Reproduce each of the lines word for word.
* * * * * * * * *
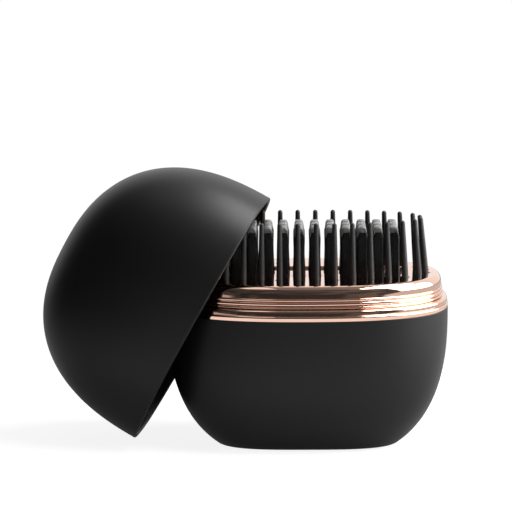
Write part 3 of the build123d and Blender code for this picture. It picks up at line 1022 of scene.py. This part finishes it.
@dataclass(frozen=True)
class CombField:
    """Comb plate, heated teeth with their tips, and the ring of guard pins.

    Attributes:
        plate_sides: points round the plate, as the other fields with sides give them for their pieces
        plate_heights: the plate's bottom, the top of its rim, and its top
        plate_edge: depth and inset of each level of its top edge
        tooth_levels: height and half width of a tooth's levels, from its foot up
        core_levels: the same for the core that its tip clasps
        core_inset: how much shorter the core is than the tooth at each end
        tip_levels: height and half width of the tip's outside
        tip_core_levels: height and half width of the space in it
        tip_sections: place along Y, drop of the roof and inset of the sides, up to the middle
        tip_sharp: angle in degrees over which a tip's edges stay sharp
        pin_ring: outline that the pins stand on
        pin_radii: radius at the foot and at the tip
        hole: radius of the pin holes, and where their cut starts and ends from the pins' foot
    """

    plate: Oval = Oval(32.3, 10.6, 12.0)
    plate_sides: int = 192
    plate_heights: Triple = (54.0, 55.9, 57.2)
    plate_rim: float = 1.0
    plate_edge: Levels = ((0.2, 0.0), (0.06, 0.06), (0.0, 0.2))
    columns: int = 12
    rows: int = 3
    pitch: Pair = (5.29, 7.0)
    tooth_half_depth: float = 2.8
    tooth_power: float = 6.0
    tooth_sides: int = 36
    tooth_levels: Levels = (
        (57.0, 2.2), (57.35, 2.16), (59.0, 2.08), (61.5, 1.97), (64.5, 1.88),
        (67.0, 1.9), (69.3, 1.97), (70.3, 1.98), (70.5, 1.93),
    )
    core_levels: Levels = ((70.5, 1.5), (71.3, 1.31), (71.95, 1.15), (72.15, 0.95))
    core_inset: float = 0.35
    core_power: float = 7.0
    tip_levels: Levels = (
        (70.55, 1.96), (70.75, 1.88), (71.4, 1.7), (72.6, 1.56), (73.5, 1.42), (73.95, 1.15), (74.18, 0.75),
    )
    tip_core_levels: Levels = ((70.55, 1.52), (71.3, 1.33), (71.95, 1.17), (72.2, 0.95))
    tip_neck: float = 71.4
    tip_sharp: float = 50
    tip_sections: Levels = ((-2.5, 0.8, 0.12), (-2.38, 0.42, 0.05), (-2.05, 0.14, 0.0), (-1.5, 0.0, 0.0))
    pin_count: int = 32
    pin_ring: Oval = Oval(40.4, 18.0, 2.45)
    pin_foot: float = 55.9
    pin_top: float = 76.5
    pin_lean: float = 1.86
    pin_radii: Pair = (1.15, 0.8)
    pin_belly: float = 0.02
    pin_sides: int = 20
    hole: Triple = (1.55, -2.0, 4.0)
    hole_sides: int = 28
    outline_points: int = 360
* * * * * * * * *
**Task answer**:
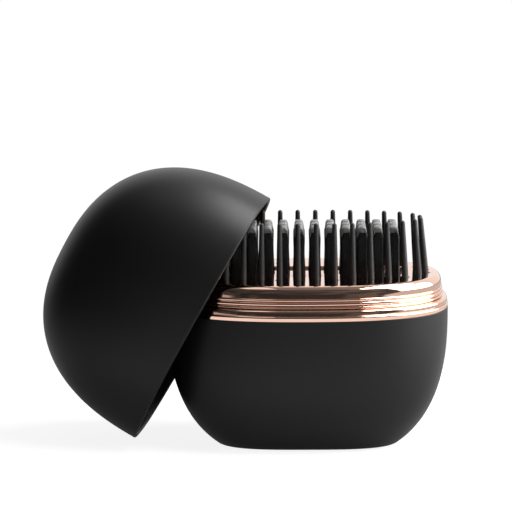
Write part 3 of the build123d and Blender code for this picture. It picks up at line 1022 of scene.py. This part finishes it.
@dataclass(frozen=True)
class CombField:
    """Comb plate, heated teeth with their tips, and the ring of guard pins.

    Attributes:
        plate_sides: points round the plate, as the other fields with sides give them for their pieces
        plate_heights: the plate's bottom, the top of its rim, and its top
        plate_edge: depth and inset of each level of its top edge
        tooth_levels: height and half width of a tooth's levels, from its foot up
        core_levels: the same for the core that its tip clasps
        core_inset: how much shorter the core is than the tooth at each end
        tip_levels: height and half width of the tip's outside
        tip_core_levels: height and half width of the space in it
        tip_sections: place along Y, drop of the roof and inset of the sides, up to the middle
        tip_sharp: angle in degrees over which a tip's edges stay sharp
        pin_ring: outline that the pins stand on
        pin_radii: radius at the foot and at the tip
        hole: radius of the pin holes, and where their cut starts and ends from the pins' foot
    """

    plate: Oval = Oval(32.3, 10.6, 12.0)
    plate_sides: int = 192
    plate_heights: Triple = (54.0, 55.9, 57.2)
    plate_rim: float = 1.0
    plate_edge: Levels = ((0.2, 0.0), (0.06, 0.06), (0.0, 0.2))
    columns: int = 12
    rows: int = 3
    pitch: Pair = (5.29, 7.0)
    tooth_half_depth: float = 2.8
    tooth_power: float = 6.0
    tooth_sides: int = 36
    tooth_levels: Levels = (
        (57.0, 2.2), (57.35, 2.16), (59.0, 2.08), (61.5, 1.97), (64.5, 1.88),
        (67.0, 1.9), (69.3, 1.97), (70.3, 1.98), (70.5, 1.93),
    )
    core_levels: Levels = ((70.5, 1.5), (71.3, 1.31), (71.95, 1.15), (72.15, 0.95))
    core_inset: float = 0.35
    core_power: float = 7.0
    tip_levels: Levels = (
        (70.55, 1.96), (70.75, 1.88), (71.4, 1.7), (72.6, 1.56), (73.5, 1.42), (73.95, 1.15), (74.18, 0.75),
    )
    tip_core_levels: Levels = ((70.55, 1.52), (71.3, 1.33), (71.95, 1.17), (72.2, 0.95))
    tip_neck: float = 71.4
    tip_sharp: float = 50
    tip_sections: Levels = ((-2.5, 0.8, 0.12), (-2.38, 0.42, 0.05), (-2.05, 0.14, 0.0), (-1.5, 0.0, 0.0))
    pin_count: int = 32
    pin_ring: Oval = Oval(40.4, 18.0, 2.45)
    pin_foot: float = 55.9
    pin_top: float = 76.5
    pin_lean: float = 1.86
    pin_radii: Pair = (1.15, 0.8)
    pin_belly: float = 0.02
    pin_sides: int = 20
    hole: Triple = (1.55, -2.0, 4.0)
    hole_sides: int = 28
    outline_points: int = 360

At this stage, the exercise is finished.